|Publication number||US4705111 A|
|Application number||US 06/896,996|
|Publication date||Nov 10, 1987|
|Filing date||Aug 15, 1986|
|Priority date||Aug 15, 1986|
|Publication number||06896996, 896996, US 4705111 A, US 4705111A, US-A-4705111, US4705111 A, US4705111A|
|Inventors||Robert A. Bourg|
|Original Assignee||Amoco Corporation|
|Export Citation||BiBTeX, EndNote, RefMan|
|Patent Citations (12), Classifications (12), Legal Events (6)|
|External Links: USPTO, USPTO Assignment, Espacenet|
1. Field of the Invention
The present invention provides a tubing assembly for providing fluid communication through a tubing string into a tubing remnant extending above a packer set within a casing, and more particularly, to such a tubing assembly that includes a funnel guide and a packer connectible to the tubing string.
2. Setting of the Invention
In the production of oil and gas, production tubing is usually set via tubing hangers and packers within a casing to provide a fluid communication from one or more hydrocarbon bearing formations to the surface. Oftentimes, the production tubing needs to be replaced because of temperature, sand, and corrosion damage; however, for various reasons, the production packer cannot be removed. In this case, where the production tubing and packer cannot be removed, workover equipment is brought to the wellsite, and the packer is milled out and the existing tubing is removed. The milling operation is expensive and time consuming, and is to be avoided if possible. If the production tubing is to be removed and the packer cannot be removed, another operation is to cut the production tubing, using an electric line or mechanical devices, above the production packer eliminating the need to remove the packer and any production equipment extending therebelow.
Once the production tubing has been cut to create a tubing remnant that extends a certain distance above the packer, an "overshot", which is usually in the form of a scooped entry guide, is attached to the lower end of a tubing string, and is lowered into contact with the tubing remnant. Conventional overshots contain internal O-rings or other internal sealing devices to establish the needed fluidic seal around the tubing remnant so that produced fluids do not pass to the surface in the casing annulus.
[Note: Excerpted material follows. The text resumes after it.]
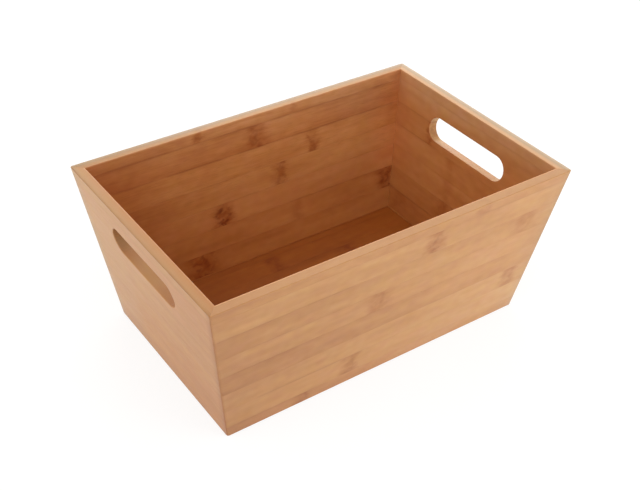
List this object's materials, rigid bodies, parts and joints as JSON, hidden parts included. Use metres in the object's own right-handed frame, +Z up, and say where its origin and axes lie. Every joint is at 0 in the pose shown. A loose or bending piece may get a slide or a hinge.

Problems arise with using these overshots because the mechanical or electric line cuts of the old tubing string often leave jagged edges such that the internal sealing mechanisms are damaged or destroyed by the lowering of the scooped entry guide onto the tubing remnant. Further, it has been found that the O-rings which are usually made of rubber can be damaged or caused to fail by corrosive fluids, such as H2 S and CO2, that are within the produced fluids.
Another problem associated with the use of conventional overshots is that an overshot connects and attaches to the tubing remnant by way of slips, grapples, and the like, which can be a cumbersome and time consuming procedure. Also, the fluidic seal is maintained and the attachment maintained by downward pressure of the tubing string which could buckle the the tubing remnant.
There exists a need for a simple assembly and method of use for connecting a tubing string to a tubing remnant that cannot be damaged by any jagged edges on the tubing remnant or action of the produced fluids, and which does not require connection and attachment to the tubing remnant.
The present invention provides a tubing assembly for providing fluid communication and wireline access from a tubing string through a tubing remnant, which extends above a packer set within a casing. The tubing assembly is contemplated to overcome the foregoing deficiencies and meet the above described needs. In combination, the tubing assembly comprises a funnel guide attachable to a lower portion of the tubing string, and a packer connected to the tubing string above the funnel guide for establishing a sealed zone within the casing extending from above the funnel guide to the tubing remnant packer. The funnel guide comprises a body having a lower flared skirt adapted to receive thereinto an upper portion of the tubing remnant, a central bore extending through the body, and connection devices on an upper portion of the body for connection to a lower end of the suspended tubing string.
The packer, which can be actuated by hydraulic pressure or by vertical movement of the tubing string, is attached to the tubing string adjacent the lower end thereof and the funnel guide is connected to the lower end of the tubing string. The tubing string is then lowered into the casing until an upper portion of the tubing remnant is received into the lower portion of the funnel guide. Thereafter, the packer is actuated to establish the sealed zone within the casing extending from the packer above the funnel guide to the tubing remnant packer. In this manner the needed fluidic seal is created, not directly around the tubing remnant as in the past by O-rings and the like and not by direct connection and attachment, but by setting the packer above the funnel guide. In this manner the simple, rugged tubing assembly can be used to connect to a tubing remnant to provide fluid communication and wireline access from a tubing string through the tubing remnant.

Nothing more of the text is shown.